4. The system of claim 1 wherein at least two of the other devices comprise a separate processor and an input/output (“I/O”) device, and wherein the module is adapted to electrically connect together communication links to said separate processor and said I/O device.

5. The system of claim 4 wherein the I/O device comprises a device selected from a group consisting of a storage device, a printer, a display, and a pointing device.

6. The system of claim 1 wherein the module comprises a circuit board having traces or wires provided on or in said circuit board to electrically connect together the communication links.

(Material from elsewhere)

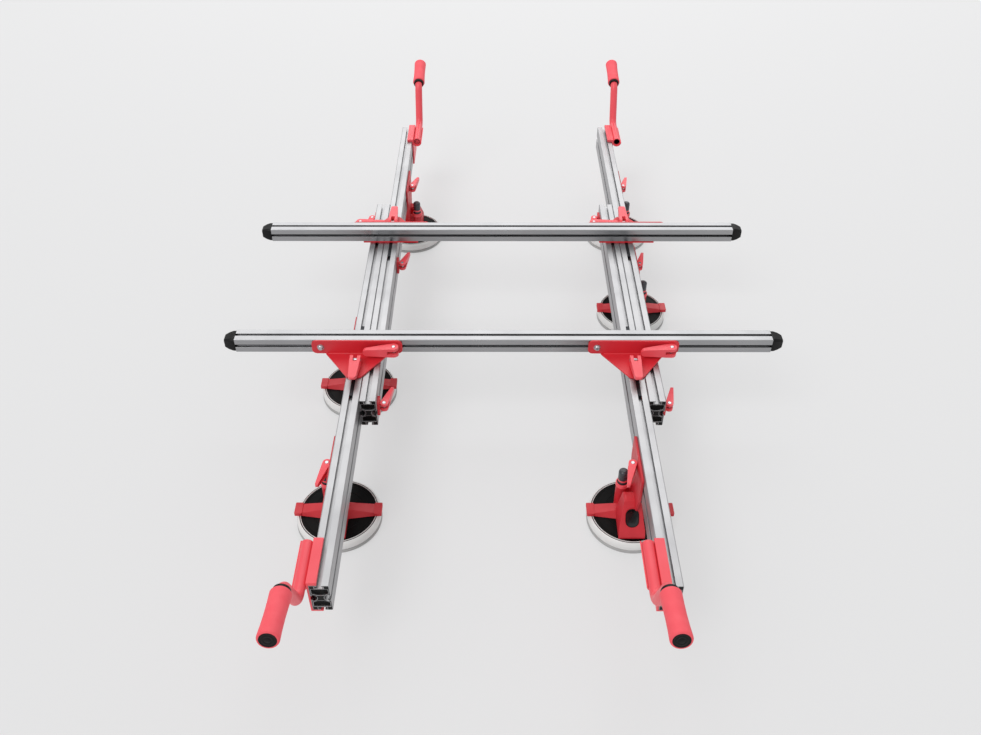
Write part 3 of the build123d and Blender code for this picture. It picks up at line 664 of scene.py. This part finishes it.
def mixShaders(tree, share, lit, plain, end):
    mixed = addNode(tree, "ShaderNodeMixShader", None, {0: seenShare(tree, share), 1: lit, 2: plain})
    tree.links.new(mixed.outputs[0], tree.nodes[end].inputs["Surface"])


backdrop = {"Color": linearColour(studio["backdrop"]), "Strength": 1}
bpy.ops.object.select_all(action="DESELECT")
bpy.ops.mesh.primitive_plane_add(size=studio["floorSize"], location=(0, 0, -studio["floorDrop"]))
floor = bpy.context.object
floor.name = "floor"
floorPaint = bpy.data.materials.new("mattFloor")
floorPaint.use_nodes = True
floorTree = floorPaint.node_tree
floorShader = floorTree.nodes["Principled BSDF"]
floorShader.inputs["Base Color"].default_value = linearColour(studio["floor"])
floorShader.inputs["Roughness"].default_value = studio["floorRoughness"]
floorGlow = addNode(floorTree, "ShaderNodeEmission", None, backdrop)
lit, plain = floorShader.outputs[0], floorGlow.outputs[0]
mixShaders(floorTree, studio["backdropShare"], lit, plain, "Material Output")
floor.data.materials.append(floorPaint)

world = bpy.data.worlds.new("paleStudio")
bpy.context.scene.world = world
world.use_nodes = True
worldTree = world.node_tree
ambient = worldTree.nodes["Background"]
ambient.inputs["Color"].default_value = linearColour(studio["world"])
ambient.inputs["Strength"].default_value = studio["worldStrength"]
distance = addNode(worldTree, "ShaderNodeBackground", None, backdrop)
mixShaders(worldTree, 1, ambient.outputs[0], distance.outputs[0], "World Output")

key, sheen = studio["key"], studio["sheen"]
bpy.ops.object.light_add(type="SUN", location=key["direction"])
keyLight = bpy.context.object
keyLight.name = "key"
keyLight.data.angle = math.radians(key["angle"])
keyLight.data.energy = key["strength"]
keyLight.rotation_euler = (-Vector(key["direction"])).to_track_quat("-Z", "Y").to_euler()
bpy.ops.object.light_add(type="AREA", location=sheen["place"])
sheenLight = bpy.context.object
sheenLight.name = "sheen"
sheenLight.data.size = sheen["size"]
sheenLight.data.energy = sheen["power"]
sheenLight.rotation_euler = (-Vector(sheen["place"])).to_track_quat("-Z", "Y").to_euler()

view = studio["camera"]
aim = (math.radians(90 - view["pitch"]), 0, math.radians(view["turn"]))
bpy.ops.object.camera_add(location=view["place"], rotation=aim)
camera = bpy.context.object
camera.data.sensor_width = view["sensor"]
camera.data.lens = view["sensor"] * view["focalPixels"] / view["wide"]
camera.data.shift_y = view["shift"]
bpy.context.scene.camera = camera
bpy.context.scene.view_settings.view_transform = "Standard"
print("studio")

7. The system of claim 1 wherein the communication links have common signals and the module electrically connects together the common signals between the communication links.

8. The system of claim 1 wherein said other devices include a memory device electrically connected to the socket containing said module, and said module is adapted to electrically connect together another processor and the memory device.

9. An apparatus, comprising:

a circuit board having a plurality of electrical contacts; and

a plurality of electrical pathways, each pathway electrically connecting pairs of electrical contacts;

wherein the apparatus is adapted to reside on a system board in place of a processor.

10. The apparatus of claim 9 wherein the apparatus bridges together links to other devices with which the processor would otherwise communicate.

11. The apparatus of claim 9 wherein the apparatus bridges together links to at least another processor.

12. The apparatus of claim 9 wherein the electrical pathways comprise traces on said circuit board.

13. The apparatus of claim 12 wherein said circuit board does not comprise any active electronic components.

14. A system, comprising:

means for receiving a plurality of processors; and

means for electrically connecting together links to devices with which an absent processor would otherwise connect.

15. The system of claim 14 wherein the means for electrically connecting is also a means for electrically connecting links to other devices that comprise at least one input/output controller.